What Are Wetlands and Why Should We Care?

Lately, there’s been a lot of buzz about wetlands. These areas are often highlighted as vital for boosting the resilience of both rural hamlets and urban neighborhoods against the impacts of climate change.
But do we really understand what wetlands are? Many of us might picture them as places we’ve spent much of our lives trying to avoid—think swamps, bogs, marshes, and fens. What’s so important about preserving these muddy fields notorious for clouds of voracious mosquitoes?
While you might not choose a wetland as the ideal spot for an afternoon picnic, it’s crucial to grasp their critical role in our ecosystem. Once you understand their importance, terms like “morass,” “mire,” or “quagmire” will take on a new, more respectful meaning.
Wetlands Are Everywhere
A wetland is an area where water covers the soil or stands near the surface for much of the year. Picture fields of reedy grasses in a soggy bog or red maples rising majestically from wet, mucky earth.
Wetlands fall into two general types: coastal/tidal wetlands and inland/non-tidal wetlands. Coastal wetlands, often saltwater marshes, are located along inlets near the sea and include estuaries, mangroves, lagoons, and coral reefs. Inland wetlands are freshwater-fed by streams and include marshes, peatlands, ponds, lakes, rivers, floodplains, swamps, and fens.
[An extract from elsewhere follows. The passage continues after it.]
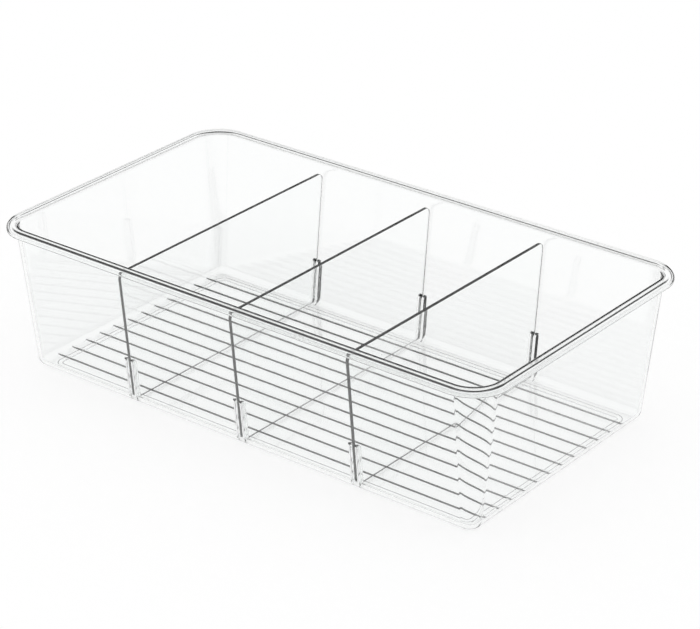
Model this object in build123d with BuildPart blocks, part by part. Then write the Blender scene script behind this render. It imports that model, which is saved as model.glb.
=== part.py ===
from build123d import *
import math
import os

# A clear moulded drawer bin for a fridge shelf, with three lift-out dividers.
# X runs along the bin, Y from the front wall to the back wall, Z up.
# The origin is at the middle of the footprint, on the surface the bin stands on.

# Overall size, across the rolled rim
bin_length = 340.0
bin_width = 192.6
bin_height = 91.0

# Walls and floor
wall = 2.0                   # thickness of the walls and of the rim
floor_thickness = 1.8
wall_draft = 6.0             # degrees that the walls lean outwards
rim_corner_radius = 22.0     # outer edge of the rim, seen from above
outer_floor_fillet = 6.5     # outside, where a wall turns into the floor
inner_floor_fillet = 5.0     # inside, where a wall turns into the floor
corner_share = 0.9           # most of a corner's radius that a turn into the floor may take

# Rim: the wall bends outwards, runs level and bends down again into a short lip
rim_width = 7.4
rim_inner_bend = 0.8         # inner radius of both bends
rim_lip = 0.4                # straight stretch of the lip below the outer bend

# Foot ring under the floor
foot_height = 1.0
foot_ring_width = 2.7
foot_inset = 8.3             # from the foot of the wall in to the ring
foot_corner_radius = 6.0

# Ribs that run along the floor
rib_count = 12
rib_pitch = 11.7
rib_width = 1.7
rib_height = 0.8
rib_run_on = 3.0             # past the flat floor, where the turn of the floor swallows a rib
rib_edge_radius = 0.45

# Dividers
divider_count = 3
divider_pitch = 79.0
divider_thickness = 2.0
divider_drop = 6.5           # top edge of a divider below the top of the rim
divider_top_radius = 4.0
divider_clearance = 0.3      # between a divider and the walls and guides

# Guides that hold each divider upright, two on each long wall
guide_height = 27.0          # above the floor
guide_width = 1.8
guide_depth = 3.0
guide_top_radius = 2.4
guide_toe_radius = 2.0

slope = math.tan(math.radians(wall_draft))
lean = math.cos(math.radians(wall_draft))

# The rim's middle line runs round the bin, at the height of the middles of its two bends
rim_bend = rim_inner_bend + wall
bend_inset = rim_width / 2 - rim_bend
axis_z = bin_height - rim_bend
axis_length = bin_length - rim_width
axis_width = bin_width - rim_width
axis_radius = rim_corner_radius - rim_width / 2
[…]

In New England, examples include the Great Marsh—a 25,500-acre salt marsh stretching from Cape Ann in northeastern Massachusetts to New Hampshire’s southeastern coast—and the LaPlatte River Marsh in Vermont. Maine’s Acadia Park also boasts a significant portion of wetlands. Cape Cod’s estuaries are another example, where saltwater from the ocean mixes with freshwater ponds. Connecticut and Rhode Island have their wetlands, too.
Surprisingly, wetlands are found not only in rural areas but also in urban ones. For instance, the Back Bay Fens in Boston was once a saltwater marsh that landscape architect Frederick Law Olmsted transformed into a meandering park with a freshwater stream by damming the Charles River.
The Importance of Wetlands: Biodiversity, Resilience, Carbon Sinks
Wetlands are garnering so much attention these days for specific reasons. They are our most important tool against climate change, but we’re losing them fast. They are rich in biodiversity, home to a wide variety of plants and animals, and act as giant absorbent sponges soaking up numerous human-made ills.
After the violent downpours we’ve been experiencing more frequently due to climate change, wetlands can gracefully accept any water overflowing riverbanks and coastlines. Floodplains—the flat areas surrounding rivers or streams—serve as natural “holding tanks” for deluges of water, diverting it away from populated areas. In coastal regions, the vegetation in wetlands absorbs the energy of waves, protecting inland areas from erosion and wave damage.
Another critical function of wetlands is their ability to store carbon from our air. According to the U.S. Global Change Research Program, wetlands in the continental United States store 13.5 billion metric tons of carbon. When wetlands are lost, so are these “carbon sinks,” and the carbon that would otherwise be buried gets released into the atmosphere, exacerbating climate change, accelerating global warming, leading to more extreme storms, and perpetuating a destructive cycle.
Wetlands Are Drying Up
Here lies the problem. Wetlands are home to 40% of the world’s plant and animal species and 30% of known fish species. They provide safe places for water to flow after storms and absorb carbon from our polluted air. Yet, despite these invaluable services, they’re disappearing.
Since 2009, the rate of wetland loss has accelerated by 50%. Annually, about 80,000 acres of coastal wetlands are lost. Between 2009 and 2019, the disappearance of all wetlands equaled the land area of Rhode Island. Climate change, urbanization, and changing agricultural practices are driving these losses.
As we lose wetlands, we lose more plants and animals. Between 1970 and 2014, wetland populations of fish, birds, mammals, amphibians, and reptiles fell by 60%. Each loss destabilizes the entire ecosystem, causing a chain reaction that ultimately impacts us all.
For all these reasons, the importance of wetlands has been widely recognized. Organizations like the Conservation Law Foundation (CLF) are fighting hard to protect the wetlands that remain.
It’s clearer than ever that we need to safeguard these natural areas. Otherwise, we risk finding ourselves in an entirely different kind of quagmire.